MIT Lincoln Laboratory

Jonathan D. Chisum received the B.S. degree in electrical engineering from Seattle Pacific University, Seattle, WA, in 2003, and the M.S. and Ph.D. degrees in electrical engineering from the University of Colorado at Boulder in 2008 and 2011. He is currently a Member of the Technical Staff at MIT Lincoln Laboratory in the Wideband Tactical Networking group. Jonathan’s current research is in passive and active circuits for millimeter-wave communications systems. He is particularly interested in the combination of analog circuits and digital compensation methods to achieve unprecedented performance in bandwidth and linearity. Currently, he is designing a SiGe-based digital phased array with efficient, linear operation from 18-45 GHz. Jonathan is a member of the IEEE MTT-S and AP-S, as well as the AIP. He was the recipient of the NIST Professional Research Experience Program (PREP) grant from 2006-2008, and in 2009 was a Research Intern at the VTT Technical Research Center of Finland.

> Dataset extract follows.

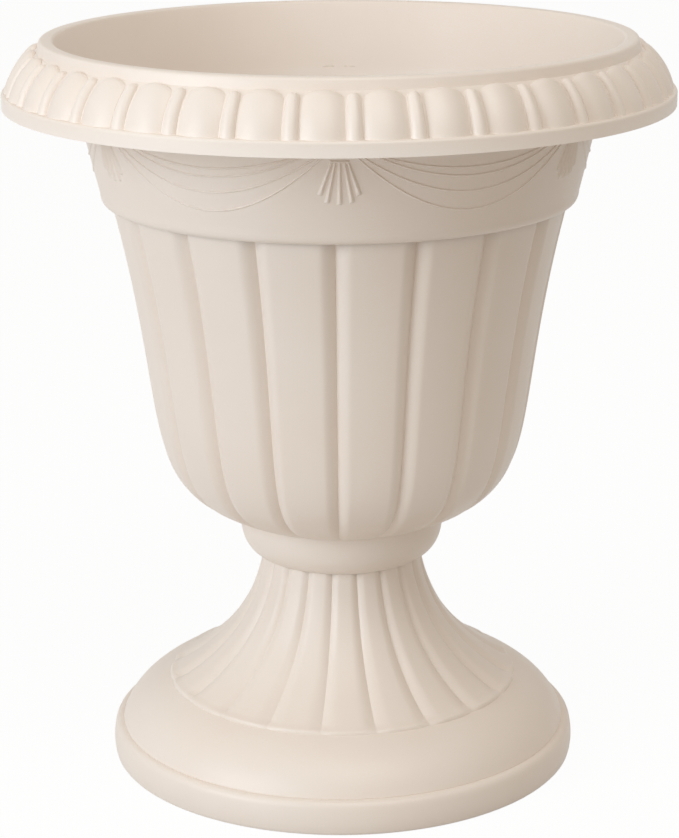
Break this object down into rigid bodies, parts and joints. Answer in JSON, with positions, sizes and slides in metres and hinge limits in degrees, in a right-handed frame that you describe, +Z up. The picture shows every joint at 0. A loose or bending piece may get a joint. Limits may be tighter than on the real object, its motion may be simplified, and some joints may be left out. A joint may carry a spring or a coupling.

During this time Jonathan worked on THz imaging systems including ultrawideband antennas and low-noise electronics. From 2008 to 2011 he was partially funded by an MIT Lincoln Laboratory Fellowship to develop a near-field microwave microscopy system for sub-surface detection of materials and devices with sub-micron resolution. Since joining the staff at MIT Lincoln Laboratory, he has led a team to investigate practical applications for RF metamaterials. This effort is developing wideband, low loss non-Fosters circuit for inclusion in metamaterial unit cells to mitigate the narrowband and lossy performance that has so far hindered its adoption in practical systems.